• _Job_: Return exactly the lines that run from the beginning through the line containing "a sharp edge.", both included, and no others.

• _Dataset content_:
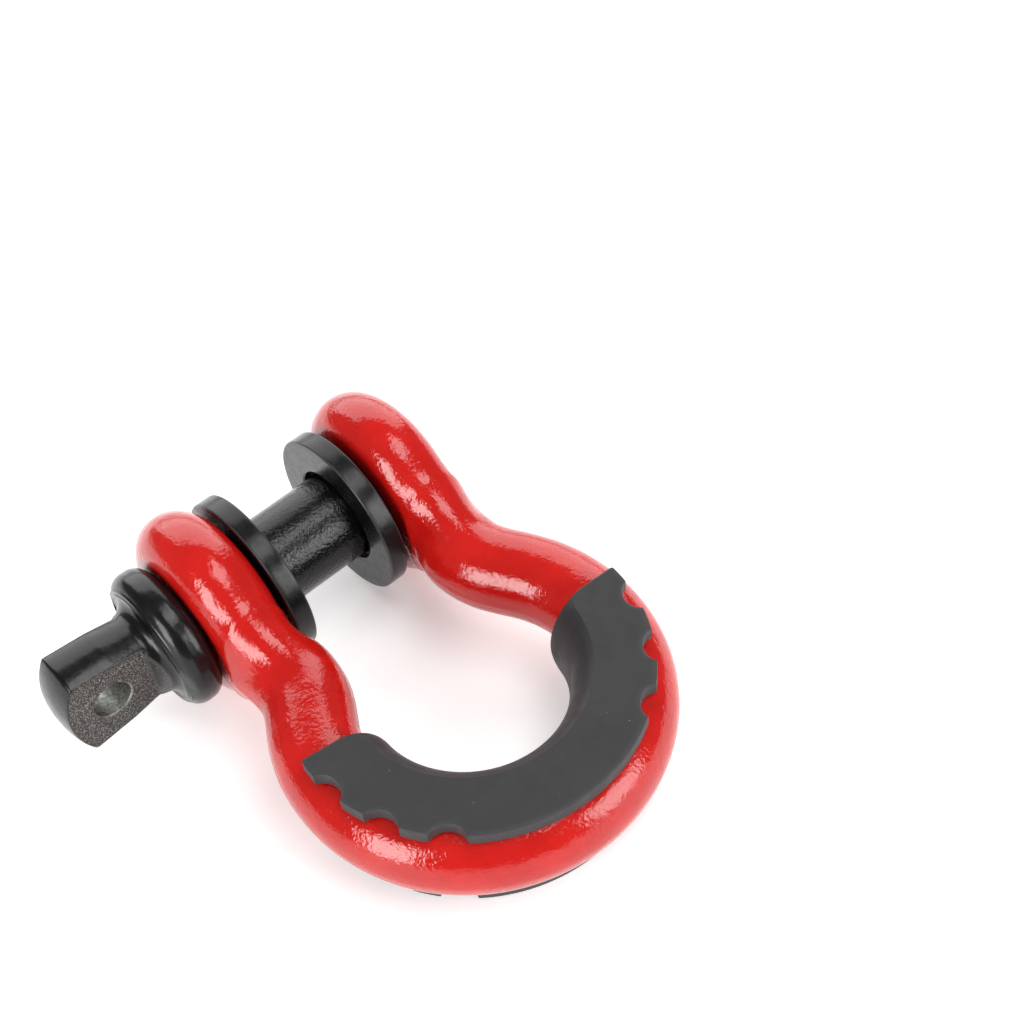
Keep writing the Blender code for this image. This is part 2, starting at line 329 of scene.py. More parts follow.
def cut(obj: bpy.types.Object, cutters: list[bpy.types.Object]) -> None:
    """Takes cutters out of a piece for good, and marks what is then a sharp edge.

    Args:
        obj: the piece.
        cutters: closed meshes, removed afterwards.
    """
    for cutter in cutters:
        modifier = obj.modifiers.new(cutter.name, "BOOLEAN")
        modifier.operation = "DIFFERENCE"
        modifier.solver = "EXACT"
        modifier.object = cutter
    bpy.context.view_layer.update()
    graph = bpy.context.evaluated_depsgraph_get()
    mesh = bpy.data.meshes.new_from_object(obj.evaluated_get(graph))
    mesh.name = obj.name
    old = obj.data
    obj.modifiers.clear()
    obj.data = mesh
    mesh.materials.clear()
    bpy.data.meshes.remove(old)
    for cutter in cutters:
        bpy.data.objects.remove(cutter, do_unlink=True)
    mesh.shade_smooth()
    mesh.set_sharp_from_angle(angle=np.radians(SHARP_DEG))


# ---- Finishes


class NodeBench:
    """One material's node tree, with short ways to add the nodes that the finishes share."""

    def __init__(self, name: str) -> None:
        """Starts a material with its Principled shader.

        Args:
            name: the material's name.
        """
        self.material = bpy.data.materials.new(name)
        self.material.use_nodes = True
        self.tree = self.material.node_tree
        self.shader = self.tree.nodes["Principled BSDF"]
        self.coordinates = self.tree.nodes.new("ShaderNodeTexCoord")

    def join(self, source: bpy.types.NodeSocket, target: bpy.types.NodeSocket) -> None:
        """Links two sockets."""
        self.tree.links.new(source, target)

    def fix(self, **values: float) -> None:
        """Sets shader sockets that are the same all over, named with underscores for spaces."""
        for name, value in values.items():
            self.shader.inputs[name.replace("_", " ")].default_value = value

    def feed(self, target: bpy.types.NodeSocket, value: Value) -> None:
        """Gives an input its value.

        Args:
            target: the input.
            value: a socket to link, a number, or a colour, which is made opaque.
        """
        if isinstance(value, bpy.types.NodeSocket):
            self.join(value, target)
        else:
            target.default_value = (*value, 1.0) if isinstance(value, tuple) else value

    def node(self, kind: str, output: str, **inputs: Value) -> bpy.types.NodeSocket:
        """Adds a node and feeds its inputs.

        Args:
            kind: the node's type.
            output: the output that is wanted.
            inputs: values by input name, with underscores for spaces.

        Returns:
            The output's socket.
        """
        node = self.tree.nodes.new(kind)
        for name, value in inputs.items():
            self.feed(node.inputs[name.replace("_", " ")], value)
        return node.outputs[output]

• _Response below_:
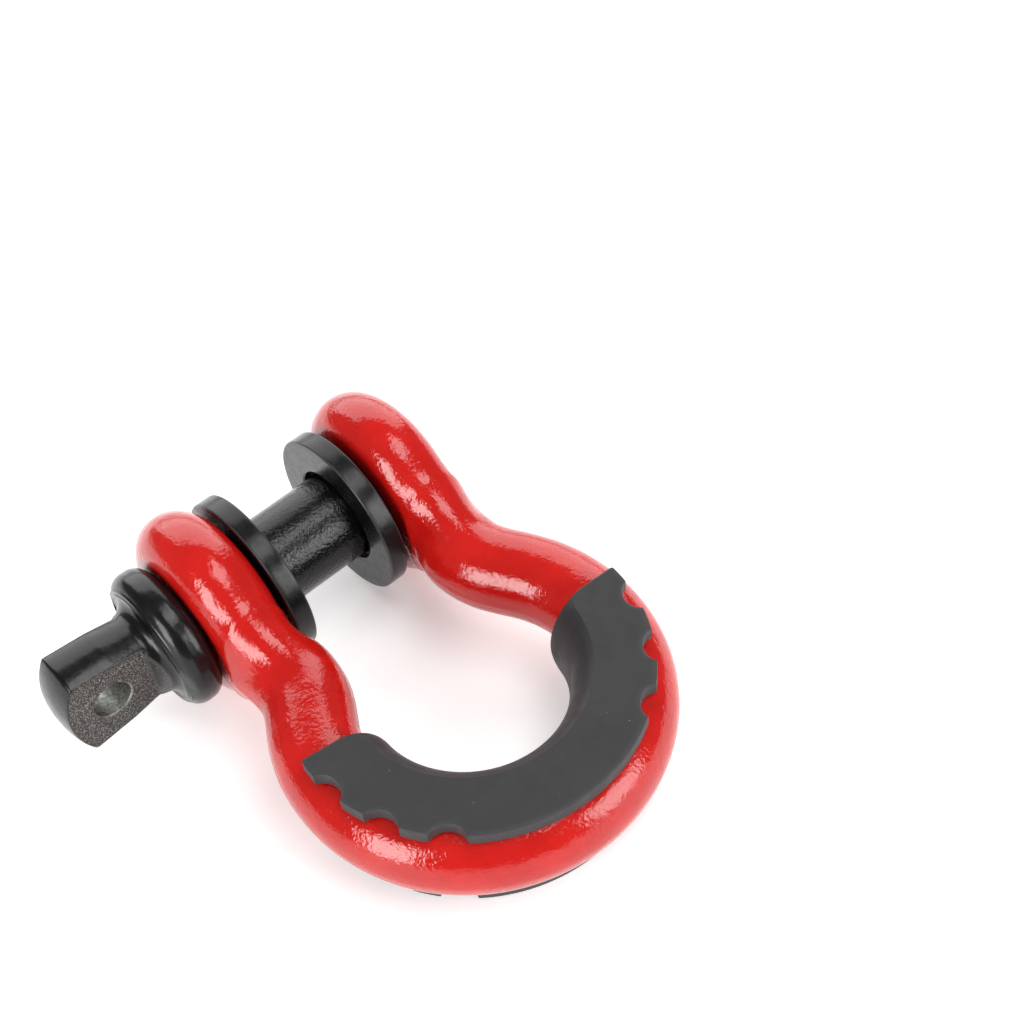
Keep writing the Blender code for this image. This is part 2, starting at line 329 of scene.py. More parts follow.
def cut(obj: bpy.types.Object, cutters: list[bpy.types.Object]) -> None:
    """Takes cutters out of a piece for good, and marks what is then a sharp edge.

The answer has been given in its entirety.